Task objective:
Locate the line bearing "Keep writing the" in the material below, then reproduce it and each following line up to and including the line bearing "count: the number of waves.".

Exercise material:

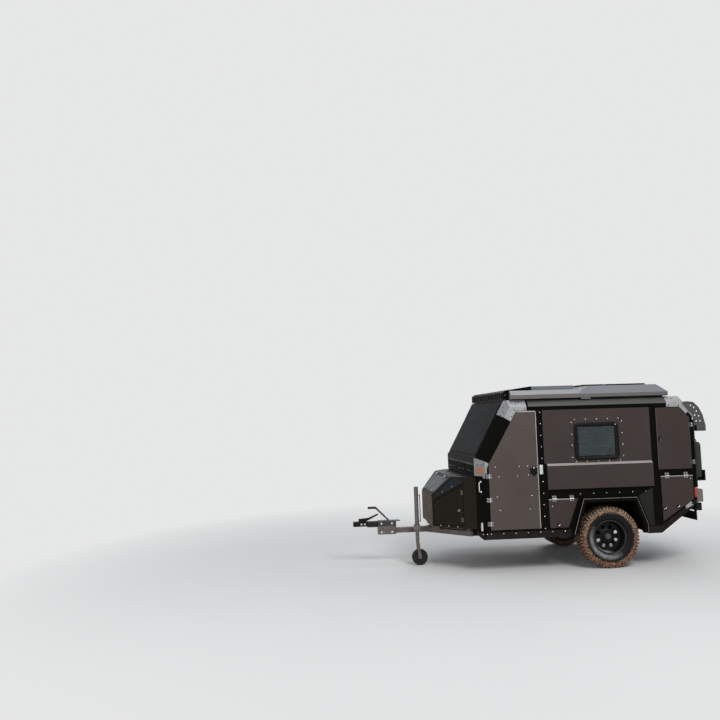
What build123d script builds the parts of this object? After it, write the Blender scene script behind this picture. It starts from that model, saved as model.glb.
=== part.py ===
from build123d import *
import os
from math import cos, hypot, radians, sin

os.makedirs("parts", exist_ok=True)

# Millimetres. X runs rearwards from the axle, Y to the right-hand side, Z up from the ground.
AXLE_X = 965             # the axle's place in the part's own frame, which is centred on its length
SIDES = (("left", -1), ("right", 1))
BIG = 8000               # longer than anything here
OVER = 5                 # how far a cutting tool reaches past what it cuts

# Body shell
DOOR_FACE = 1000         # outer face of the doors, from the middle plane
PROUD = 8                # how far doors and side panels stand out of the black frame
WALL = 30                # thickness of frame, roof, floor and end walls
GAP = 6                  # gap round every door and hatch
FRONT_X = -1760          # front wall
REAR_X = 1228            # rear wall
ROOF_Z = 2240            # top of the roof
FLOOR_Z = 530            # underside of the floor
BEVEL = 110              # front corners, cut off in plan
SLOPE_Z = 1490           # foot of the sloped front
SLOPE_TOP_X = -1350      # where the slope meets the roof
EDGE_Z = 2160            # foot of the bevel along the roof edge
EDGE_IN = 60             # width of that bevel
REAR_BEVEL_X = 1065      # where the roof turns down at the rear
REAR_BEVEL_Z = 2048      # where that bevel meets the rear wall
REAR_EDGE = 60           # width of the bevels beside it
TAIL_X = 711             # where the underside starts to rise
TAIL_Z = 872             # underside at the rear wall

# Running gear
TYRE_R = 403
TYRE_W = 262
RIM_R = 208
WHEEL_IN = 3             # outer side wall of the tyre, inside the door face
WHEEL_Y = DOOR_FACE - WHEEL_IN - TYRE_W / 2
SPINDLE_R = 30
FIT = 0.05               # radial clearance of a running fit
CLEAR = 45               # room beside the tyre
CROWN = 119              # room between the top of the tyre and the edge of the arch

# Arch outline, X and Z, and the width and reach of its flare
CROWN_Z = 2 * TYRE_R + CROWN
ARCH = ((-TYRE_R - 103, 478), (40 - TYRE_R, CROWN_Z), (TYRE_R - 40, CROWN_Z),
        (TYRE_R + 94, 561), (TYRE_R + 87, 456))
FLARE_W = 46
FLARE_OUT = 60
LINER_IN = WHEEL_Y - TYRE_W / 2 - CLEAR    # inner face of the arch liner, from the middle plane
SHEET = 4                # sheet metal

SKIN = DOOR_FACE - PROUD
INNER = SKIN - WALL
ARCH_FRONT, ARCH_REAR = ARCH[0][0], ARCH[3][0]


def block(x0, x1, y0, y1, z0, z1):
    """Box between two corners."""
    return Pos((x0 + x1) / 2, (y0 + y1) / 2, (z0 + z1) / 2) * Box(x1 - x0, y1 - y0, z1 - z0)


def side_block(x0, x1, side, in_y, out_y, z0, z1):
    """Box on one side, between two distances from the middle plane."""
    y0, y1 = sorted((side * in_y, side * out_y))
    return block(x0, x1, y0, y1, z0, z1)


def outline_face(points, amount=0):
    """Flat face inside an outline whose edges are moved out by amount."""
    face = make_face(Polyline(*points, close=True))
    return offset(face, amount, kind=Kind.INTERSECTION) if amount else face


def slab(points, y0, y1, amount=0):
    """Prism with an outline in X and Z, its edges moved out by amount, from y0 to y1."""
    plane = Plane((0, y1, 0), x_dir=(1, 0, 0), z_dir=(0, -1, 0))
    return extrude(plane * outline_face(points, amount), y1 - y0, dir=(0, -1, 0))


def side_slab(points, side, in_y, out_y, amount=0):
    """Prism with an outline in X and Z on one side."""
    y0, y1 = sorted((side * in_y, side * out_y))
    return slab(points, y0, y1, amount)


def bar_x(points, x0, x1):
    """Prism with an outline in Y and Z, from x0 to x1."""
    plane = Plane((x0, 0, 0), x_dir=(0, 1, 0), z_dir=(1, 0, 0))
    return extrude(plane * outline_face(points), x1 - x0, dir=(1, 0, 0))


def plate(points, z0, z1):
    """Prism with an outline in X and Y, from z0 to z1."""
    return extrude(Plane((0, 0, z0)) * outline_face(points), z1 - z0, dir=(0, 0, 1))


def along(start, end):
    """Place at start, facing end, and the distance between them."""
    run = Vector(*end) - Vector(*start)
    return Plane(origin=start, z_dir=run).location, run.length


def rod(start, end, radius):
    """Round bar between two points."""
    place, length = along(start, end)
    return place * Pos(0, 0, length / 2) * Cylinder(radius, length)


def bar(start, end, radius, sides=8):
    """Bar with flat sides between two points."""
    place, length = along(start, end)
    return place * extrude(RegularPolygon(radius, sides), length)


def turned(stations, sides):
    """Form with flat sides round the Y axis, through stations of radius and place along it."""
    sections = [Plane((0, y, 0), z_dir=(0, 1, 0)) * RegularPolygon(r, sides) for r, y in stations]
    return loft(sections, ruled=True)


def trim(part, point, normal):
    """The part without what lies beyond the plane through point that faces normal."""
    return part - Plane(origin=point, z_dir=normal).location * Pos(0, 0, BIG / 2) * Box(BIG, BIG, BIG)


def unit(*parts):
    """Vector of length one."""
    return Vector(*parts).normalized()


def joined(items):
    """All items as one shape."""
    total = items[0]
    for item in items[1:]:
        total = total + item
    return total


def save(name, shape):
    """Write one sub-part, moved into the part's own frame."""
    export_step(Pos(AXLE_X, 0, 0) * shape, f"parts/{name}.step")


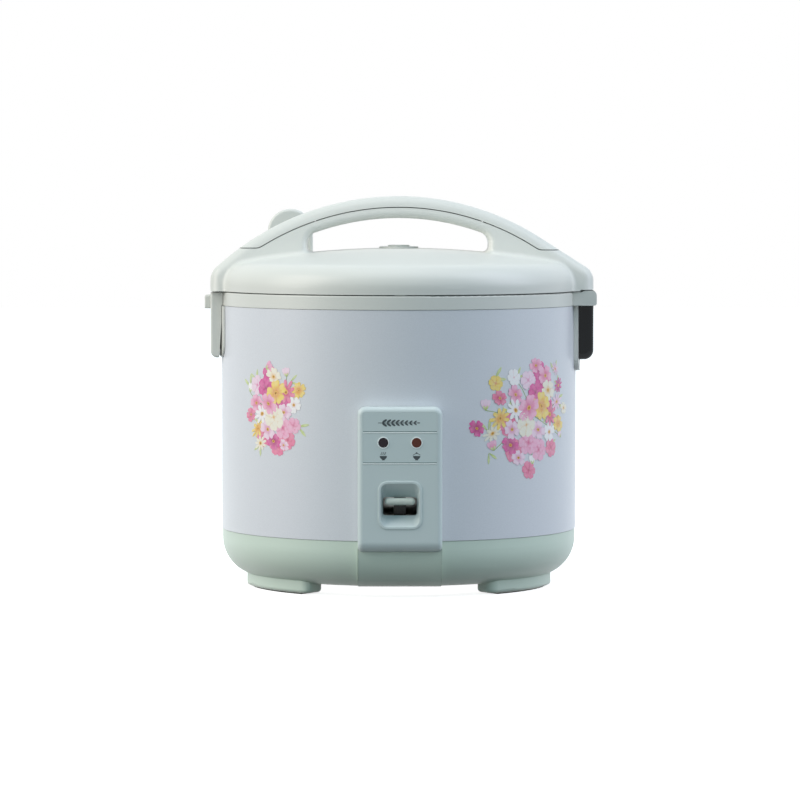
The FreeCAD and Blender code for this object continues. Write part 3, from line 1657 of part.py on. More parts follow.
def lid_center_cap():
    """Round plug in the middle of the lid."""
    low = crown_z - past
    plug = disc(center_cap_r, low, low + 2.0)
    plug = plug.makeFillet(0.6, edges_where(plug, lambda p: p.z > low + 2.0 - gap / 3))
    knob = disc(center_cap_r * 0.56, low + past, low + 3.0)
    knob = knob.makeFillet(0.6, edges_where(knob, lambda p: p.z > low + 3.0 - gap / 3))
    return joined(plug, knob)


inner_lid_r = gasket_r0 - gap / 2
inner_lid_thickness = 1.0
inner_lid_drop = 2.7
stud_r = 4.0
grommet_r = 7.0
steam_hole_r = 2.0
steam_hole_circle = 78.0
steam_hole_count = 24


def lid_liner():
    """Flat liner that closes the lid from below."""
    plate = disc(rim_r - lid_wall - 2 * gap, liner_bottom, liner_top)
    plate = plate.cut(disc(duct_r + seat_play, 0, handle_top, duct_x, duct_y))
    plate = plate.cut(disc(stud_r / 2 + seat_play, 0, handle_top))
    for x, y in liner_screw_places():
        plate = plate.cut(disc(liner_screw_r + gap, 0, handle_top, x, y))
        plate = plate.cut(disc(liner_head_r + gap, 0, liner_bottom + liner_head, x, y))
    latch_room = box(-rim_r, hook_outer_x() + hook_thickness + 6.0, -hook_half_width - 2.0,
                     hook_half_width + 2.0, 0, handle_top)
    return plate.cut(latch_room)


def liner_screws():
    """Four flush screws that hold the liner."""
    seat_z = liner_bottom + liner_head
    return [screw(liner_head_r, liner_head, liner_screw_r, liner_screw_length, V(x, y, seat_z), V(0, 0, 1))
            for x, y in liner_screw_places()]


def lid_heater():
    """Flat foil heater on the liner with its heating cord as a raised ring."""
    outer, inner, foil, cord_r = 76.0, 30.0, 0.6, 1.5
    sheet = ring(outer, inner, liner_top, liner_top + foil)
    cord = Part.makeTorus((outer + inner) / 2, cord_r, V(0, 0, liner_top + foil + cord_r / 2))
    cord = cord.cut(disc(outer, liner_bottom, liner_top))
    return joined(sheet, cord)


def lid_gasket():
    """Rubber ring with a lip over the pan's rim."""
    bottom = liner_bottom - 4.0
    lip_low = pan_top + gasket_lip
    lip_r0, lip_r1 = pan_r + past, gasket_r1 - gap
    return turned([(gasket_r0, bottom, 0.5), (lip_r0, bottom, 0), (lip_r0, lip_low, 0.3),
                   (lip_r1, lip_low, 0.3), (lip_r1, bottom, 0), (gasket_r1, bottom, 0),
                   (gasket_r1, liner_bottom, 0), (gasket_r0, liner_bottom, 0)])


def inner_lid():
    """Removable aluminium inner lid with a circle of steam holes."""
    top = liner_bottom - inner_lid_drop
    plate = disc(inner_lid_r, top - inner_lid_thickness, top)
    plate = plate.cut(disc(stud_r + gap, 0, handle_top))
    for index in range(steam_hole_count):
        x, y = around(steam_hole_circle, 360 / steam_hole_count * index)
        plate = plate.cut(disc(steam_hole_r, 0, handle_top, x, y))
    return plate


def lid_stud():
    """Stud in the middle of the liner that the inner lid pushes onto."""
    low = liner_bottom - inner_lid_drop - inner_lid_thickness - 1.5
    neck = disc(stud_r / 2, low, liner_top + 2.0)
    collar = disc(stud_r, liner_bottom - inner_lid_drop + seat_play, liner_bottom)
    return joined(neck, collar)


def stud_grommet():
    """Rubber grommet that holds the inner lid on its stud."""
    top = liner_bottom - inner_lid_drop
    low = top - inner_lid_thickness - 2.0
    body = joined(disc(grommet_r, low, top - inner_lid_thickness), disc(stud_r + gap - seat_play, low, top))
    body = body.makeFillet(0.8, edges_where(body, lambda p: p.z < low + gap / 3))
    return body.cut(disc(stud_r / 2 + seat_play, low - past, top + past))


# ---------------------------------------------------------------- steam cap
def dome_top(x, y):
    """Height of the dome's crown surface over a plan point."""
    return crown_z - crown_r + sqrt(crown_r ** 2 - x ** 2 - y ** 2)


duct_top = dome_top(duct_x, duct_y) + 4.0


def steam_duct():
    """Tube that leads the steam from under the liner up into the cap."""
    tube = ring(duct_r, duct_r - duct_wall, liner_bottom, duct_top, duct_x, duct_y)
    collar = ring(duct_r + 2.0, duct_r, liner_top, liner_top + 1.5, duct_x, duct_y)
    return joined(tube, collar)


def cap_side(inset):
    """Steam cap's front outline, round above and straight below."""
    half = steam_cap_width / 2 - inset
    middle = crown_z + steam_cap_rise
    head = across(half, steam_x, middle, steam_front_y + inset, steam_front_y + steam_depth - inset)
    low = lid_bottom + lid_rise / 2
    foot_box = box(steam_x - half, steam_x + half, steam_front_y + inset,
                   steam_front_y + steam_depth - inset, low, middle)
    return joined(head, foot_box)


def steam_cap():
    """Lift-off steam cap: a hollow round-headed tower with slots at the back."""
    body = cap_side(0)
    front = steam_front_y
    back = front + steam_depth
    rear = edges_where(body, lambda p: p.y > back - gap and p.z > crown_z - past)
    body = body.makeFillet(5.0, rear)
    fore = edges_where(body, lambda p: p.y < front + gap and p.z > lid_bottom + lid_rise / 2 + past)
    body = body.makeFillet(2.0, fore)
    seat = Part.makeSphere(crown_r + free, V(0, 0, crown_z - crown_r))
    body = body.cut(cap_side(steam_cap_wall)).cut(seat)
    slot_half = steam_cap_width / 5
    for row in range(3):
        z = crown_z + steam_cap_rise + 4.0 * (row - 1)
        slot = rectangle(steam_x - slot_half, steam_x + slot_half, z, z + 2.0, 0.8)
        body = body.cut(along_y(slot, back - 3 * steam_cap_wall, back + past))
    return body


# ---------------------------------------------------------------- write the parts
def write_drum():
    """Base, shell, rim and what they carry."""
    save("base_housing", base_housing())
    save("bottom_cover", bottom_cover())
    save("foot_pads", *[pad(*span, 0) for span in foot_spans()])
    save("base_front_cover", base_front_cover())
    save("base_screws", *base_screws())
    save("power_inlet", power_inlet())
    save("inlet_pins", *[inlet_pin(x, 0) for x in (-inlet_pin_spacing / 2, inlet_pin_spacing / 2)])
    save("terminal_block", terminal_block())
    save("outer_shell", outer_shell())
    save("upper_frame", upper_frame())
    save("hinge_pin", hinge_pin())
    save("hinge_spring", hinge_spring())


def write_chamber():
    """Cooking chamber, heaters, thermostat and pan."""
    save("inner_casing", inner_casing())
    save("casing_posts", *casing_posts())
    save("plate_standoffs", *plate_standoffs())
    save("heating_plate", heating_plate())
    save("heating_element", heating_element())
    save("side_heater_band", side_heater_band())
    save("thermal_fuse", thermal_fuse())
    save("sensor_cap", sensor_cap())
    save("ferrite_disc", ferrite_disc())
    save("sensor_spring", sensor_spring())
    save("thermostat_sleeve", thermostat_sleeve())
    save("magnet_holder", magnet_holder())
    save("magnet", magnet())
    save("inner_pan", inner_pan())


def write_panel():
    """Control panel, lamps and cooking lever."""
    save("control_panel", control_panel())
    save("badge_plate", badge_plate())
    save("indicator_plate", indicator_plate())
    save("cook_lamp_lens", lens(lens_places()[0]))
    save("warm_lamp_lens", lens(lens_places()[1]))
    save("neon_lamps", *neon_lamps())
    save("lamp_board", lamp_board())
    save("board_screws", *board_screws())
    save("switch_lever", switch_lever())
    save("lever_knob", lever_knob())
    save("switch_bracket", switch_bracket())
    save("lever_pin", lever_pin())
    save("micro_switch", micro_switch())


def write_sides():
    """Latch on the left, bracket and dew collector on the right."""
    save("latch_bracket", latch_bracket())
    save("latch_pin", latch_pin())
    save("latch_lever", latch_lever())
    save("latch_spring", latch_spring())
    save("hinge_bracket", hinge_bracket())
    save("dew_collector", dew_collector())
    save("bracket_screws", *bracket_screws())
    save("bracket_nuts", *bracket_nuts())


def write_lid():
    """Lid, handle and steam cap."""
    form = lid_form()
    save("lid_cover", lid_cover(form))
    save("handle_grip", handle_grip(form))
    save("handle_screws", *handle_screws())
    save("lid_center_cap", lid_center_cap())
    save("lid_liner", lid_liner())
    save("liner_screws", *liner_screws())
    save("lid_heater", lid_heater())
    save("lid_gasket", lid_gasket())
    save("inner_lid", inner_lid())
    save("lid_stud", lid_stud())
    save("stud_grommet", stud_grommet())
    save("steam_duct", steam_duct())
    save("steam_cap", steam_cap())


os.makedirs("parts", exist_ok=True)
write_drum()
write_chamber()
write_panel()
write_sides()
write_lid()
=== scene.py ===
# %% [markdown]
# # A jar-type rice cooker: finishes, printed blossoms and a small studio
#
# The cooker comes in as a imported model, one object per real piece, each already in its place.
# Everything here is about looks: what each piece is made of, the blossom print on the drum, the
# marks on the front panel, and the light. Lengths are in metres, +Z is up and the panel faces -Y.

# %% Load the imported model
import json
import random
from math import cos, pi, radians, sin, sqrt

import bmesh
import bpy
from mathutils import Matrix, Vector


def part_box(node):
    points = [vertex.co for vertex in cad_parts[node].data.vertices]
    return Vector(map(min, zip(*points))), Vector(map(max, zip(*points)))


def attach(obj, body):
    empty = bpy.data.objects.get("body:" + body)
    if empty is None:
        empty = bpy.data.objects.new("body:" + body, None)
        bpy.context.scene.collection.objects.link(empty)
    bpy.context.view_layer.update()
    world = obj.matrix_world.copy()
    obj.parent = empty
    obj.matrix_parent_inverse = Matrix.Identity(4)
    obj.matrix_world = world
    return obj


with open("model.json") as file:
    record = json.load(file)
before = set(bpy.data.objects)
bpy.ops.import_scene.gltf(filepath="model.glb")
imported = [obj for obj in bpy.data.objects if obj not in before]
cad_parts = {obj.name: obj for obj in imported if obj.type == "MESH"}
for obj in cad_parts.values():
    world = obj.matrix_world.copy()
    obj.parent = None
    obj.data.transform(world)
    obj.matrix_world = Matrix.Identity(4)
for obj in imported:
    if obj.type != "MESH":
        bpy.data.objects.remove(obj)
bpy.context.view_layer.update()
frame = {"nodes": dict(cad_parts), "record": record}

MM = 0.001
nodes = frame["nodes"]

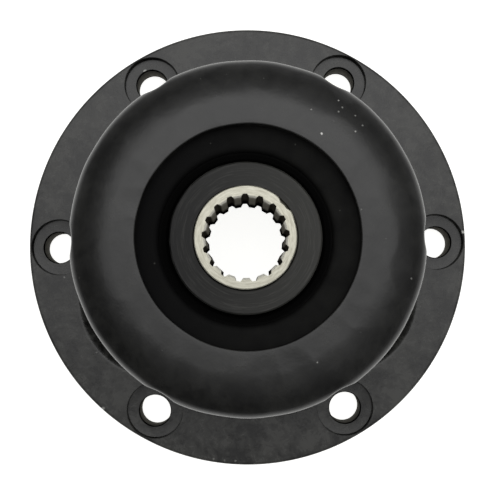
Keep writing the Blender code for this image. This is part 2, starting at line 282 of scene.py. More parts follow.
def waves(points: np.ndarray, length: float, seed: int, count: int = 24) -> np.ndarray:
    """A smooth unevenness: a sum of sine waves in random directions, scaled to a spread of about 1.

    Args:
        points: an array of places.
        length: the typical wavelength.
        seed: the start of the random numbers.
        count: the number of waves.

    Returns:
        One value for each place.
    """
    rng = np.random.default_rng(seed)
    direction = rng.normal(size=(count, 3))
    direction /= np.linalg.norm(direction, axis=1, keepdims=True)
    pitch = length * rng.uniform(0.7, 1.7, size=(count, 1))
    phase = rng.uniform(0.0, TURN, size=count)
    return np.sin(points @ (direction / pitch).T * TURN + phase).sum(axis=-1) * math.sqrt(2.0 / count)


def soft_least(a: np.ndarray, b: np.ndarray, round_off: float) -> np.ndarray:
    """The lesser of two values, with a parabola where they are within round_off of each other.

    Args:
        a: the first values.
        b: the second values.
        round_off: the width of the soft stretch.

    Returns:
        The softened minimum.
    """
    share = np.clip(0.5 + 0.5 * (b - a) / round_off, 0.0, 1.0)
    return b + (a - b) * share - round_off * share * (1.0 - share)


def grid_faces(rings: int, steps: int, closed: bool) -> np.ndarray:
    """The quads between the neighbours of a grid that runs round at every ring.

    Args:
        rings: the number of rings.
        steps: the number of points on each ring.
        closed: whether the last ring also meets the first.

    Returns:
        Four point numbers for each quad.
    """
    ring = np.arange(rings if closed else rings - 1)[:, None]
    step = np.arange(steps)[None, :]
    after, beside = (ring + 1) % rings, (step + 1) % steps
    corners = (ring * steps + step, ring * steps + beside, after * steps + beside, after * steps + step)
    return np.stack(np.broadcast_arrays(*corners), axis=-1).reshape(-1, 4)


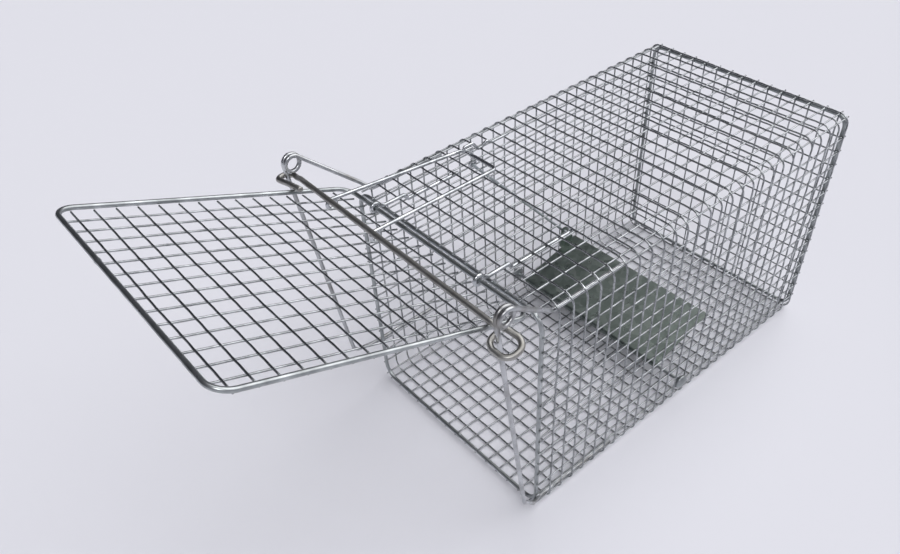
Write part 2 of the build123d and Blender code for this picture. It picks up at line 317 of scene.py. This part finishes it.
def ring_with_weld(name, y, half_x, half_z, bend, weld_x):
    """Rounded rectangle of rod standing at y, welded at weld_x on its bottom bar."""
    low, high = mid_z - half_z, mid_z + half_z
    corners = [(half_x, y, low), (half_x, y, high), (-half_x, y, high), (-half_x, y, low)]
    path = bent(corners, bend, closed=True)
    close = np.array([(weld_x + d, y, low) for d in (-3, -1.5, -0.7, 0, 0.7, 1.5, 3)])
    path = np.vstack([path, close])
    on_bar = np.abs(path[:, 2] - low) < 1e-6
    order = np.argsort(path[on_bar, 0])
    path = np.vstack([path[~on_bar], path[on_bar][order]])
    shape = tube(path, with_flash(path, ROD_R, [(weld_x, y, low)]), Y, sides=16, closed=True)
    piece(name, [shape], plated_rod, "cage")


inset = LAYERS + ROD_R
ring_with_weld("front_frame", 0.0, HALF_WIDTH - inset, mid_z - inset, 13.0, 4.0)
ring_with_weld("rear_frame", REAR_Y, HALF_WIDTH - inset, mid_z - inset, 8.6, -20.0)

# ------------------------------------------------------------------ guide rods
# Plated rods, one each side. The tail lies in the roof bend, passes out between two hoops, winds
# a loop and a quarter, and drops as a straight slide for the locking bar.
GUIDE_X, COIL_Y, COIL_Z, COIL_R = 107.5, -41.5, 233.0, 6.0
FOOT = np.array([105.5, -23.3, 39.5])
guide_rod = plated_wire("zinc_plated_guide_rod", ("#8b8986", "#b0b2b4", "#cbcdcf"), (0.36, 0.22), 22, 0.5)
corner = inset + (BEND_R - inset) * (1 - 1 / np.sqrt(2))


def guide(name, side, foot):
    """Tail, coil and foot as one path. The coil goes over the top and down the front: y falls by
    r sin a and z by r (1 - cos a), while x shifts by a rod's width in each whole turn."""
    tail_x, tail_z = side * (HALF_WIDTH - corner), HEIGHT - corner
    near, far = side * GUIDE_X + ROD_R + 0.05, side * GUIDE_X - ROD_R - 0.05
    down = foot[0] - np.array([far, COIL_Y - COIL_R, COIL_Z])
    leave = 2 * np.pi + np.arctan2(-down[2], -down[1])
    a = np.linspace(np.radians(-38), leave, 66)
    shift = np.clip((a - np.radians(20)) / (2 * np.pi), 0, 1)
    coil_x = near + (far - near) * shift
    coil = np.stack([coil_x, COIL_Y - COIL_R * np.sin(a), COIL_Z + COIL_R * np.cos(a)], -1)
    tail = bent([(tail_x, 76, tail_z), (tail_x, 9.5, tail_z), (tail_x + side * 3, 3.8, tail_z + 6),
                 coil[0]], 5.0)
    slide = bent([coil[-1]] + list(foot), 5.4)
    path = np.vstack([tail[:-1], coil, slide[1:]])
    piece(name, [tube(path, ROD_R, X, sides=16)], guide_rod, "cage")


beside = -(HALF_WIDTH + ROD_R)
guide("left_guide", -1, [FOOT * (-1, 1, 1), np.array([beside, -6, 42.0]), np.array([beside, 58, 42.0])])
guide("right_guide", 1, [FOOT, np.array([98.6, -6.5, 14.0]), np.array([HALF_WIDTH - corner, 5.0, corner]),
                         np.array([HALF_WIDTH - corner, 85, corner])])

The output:
Keep writing the Blender code for this image. This is part 2, starting at line 282 of scene.py. More parts follow.
def waves(points: np.ndarray, length: float, seed: int, count: int = 24) -> np.ndarray:
    """A smooth unevenness: a sum of sine waves in random directions, scaled to a spread of about 1.

    Args:
        points: an array of places.
        length: the typical wavelength.
        seed: the start of the random numbers.
        count: the number of waves.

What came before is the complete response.